Non conventional superconductivity and quantum critical behaviour are ultimately studied at sub Kelvin temperatures. We have two dilution refrigerators for these studies. The first is an Oxford Instruments Kelvinox 400 located in St Andrews (where there is a helium liquifier). It operates down to below 10 mK and is equipped with a wide bore 17 T superconducting magnet, equipped with modulation and gradient coils, SQUIDS (which give the ultimate sensitivity and signal to noise for many measurements), and sample rotation. Our second dilution refrigerator (made specially by Cryogenics/Leiden Ltd) does not consume liquid helim and was installed in Edinburgh in 2014. It cools down to 15 mK and is equipped with 14 T magnet.

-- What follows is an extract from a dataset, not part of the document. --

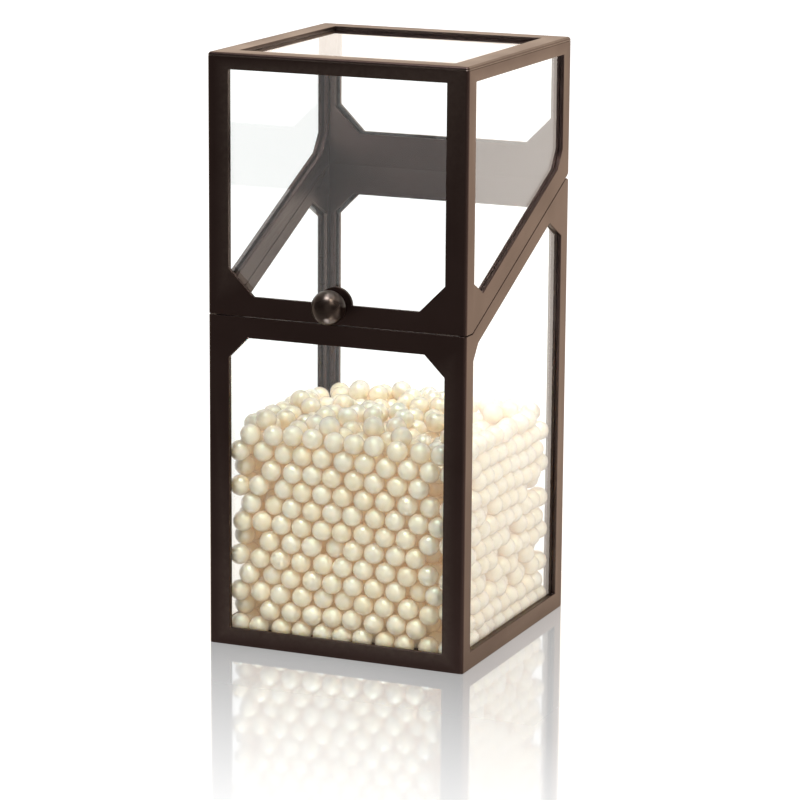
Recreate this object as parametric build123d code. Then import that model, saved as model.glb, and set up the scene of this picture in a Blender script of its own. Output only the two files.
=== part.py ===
from build123d import *
import math
import os

# A tall square box of glass panes in dark metal frames.  The base holds a bed of loose pearls.
# The lid is the upper, slant-cut part: it tips back on a hinge along the back wall.
# Millimetres.  X runs to the right, Y to the back, Z up.  The origin is the middle of the
# resting face.

# ---------------------------------------------------------------- the box as a whole
box_width = 100.0  # outside, left to right
box_depth = 100.0  # outside, front to back
box_height = 217.0  # resting face to the top of the lid
corner_radius = 1.2  # outside of every folded corner

# ---------------------------------------------------------------- one wall, from outside in
plate = 1.4  # outer frame plate
glass = 2.0  # pane, in the slot between the two frames
inner_plate = 1.4  # inner frame that keeps the pane in
pane_bite = 2.5  # how far a pane reaches behind the rails and stiles around its window
inner_set_back = 0.8  # edge of an inner frame's window behind that of the outer frame

# ---------------------------------------------------------------- the seam of lid and base
seam_height = 122.6  # along the front
seam_level_run = 6.3  # the seam stays level for this far back from the front face
seam_angle = 25.0  # its climb to the back
seam_gap = 0.3  # upright play between the two rims
lid_heel_radius = 4.0  # the lid's lower back corner, seen from the side
base_heel_radius = 2.6  # the base's upper back corner, seen from the side
rim_lip = 1.0  # the fold that closes the pane slot along each rim

# ---------------------------------------------------------------- windows
front_stile = 8.1  # upright strips of the front and back walls
side_stile = 7.4  # upright strips of the side walls
bottom_rail = 6.5
top_rail = 5.9  # under the lid's top face
top_face_rail = 8.5  # around the window in the top face
base_front_rail = 7.7  # under the seam
lid_front_rail = 7.4  # over the seam
base_side_rail = 6.2  # under the slanting seam, square to it
lid_side_rail = 7.8  # over the slanting seam, square to it
base_back_rail = 12.8  # under the hinge axis
lid_back_rail = 11.5  # over the hinge axis
base_gusset = 7.7  # leg of the corner gussets of the base's front and back windows
lid_gusset = 9.8  # leg of the corner gussets of the lid's front and back windows
base_side_back_gusset = 12.0
base_side_front_gusset = 4.5
lid_side_front_gusset = 8.4
lid_side_back_gusset = 4.8

# ---------------------------------------------------------------- floor and felt
felt = 0.8  # felt sheet glued under the floor
floor_plate = 1.4
floor_play = 0.1  # floor and felt to the frame plates

# ---------------------------------------------------------------- hinge
hinge_inset = 5.0  # each end of the leaves to the outside of the side walls
knuckle_count = 5  # odd, so that the base has both ends
knuckle_gap = 0.3
pin_diameter = 1.6
pin_play = 0.05  # pin to bore, on the radius
knuckle_wall = 0.75
hinge_back_inset = 0.1  # barrel to the outside of the back wall
hinge_play = 0.3  # barrel to what it turns in
leaf_height = 6.0
leaf_thickness = 0.7
pin_head = 0.6  # each peened end of the pin
pin_head_spread = 0.5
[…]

It is designed for rapidly changing samples through an airlock. A two axis rotation platform is on order. We use both sets of apparatus for a variety of measurements. These include magentisation and torque magnetometry, thermal transport, electrical transport and heat capacity. As well as giving infromation on for example the symmetry of the superconductivity, minute quantum oscillations in many of these quantities with magentic give detailed infomration on Fermi-surfaces. The new dilution refrigerator is shown in the image.
One of our more adventurous measurement developments is the construction of a magento-Kerr microscope. The Kerr effect (discovered by the 19th century Scottish physicist John Kerr) is the rotation of the polarisation of light on reflection. It is a very sensitive probe of time reversal symmetry breaking and therefore of magnetism. More recently it has been used to probe much more subtle phenomena from minute circualting currents that occur in some forms of topological order and some types of superconductivity.
We are developing a microscope for imaging the Kerr roatation over a sample surface. One objective is to image the position of magentic and other domains at low and very low temperature. Since defects (such as vortices in a superconductor) may have a different topological character at domain walls a first step is to map the wall locations. A second step will be to image the vortices themselves. The image shows an optics breadboard which forms part of the microscope (the test platform and CCR are visible in the background).
Neutron and x ray scattering are performed at large scale facilities. We use of a variety of reactor and accelerator based spallation sources in the UK, France, Germany, and the United States to spatially image the magnetic correlations in materials.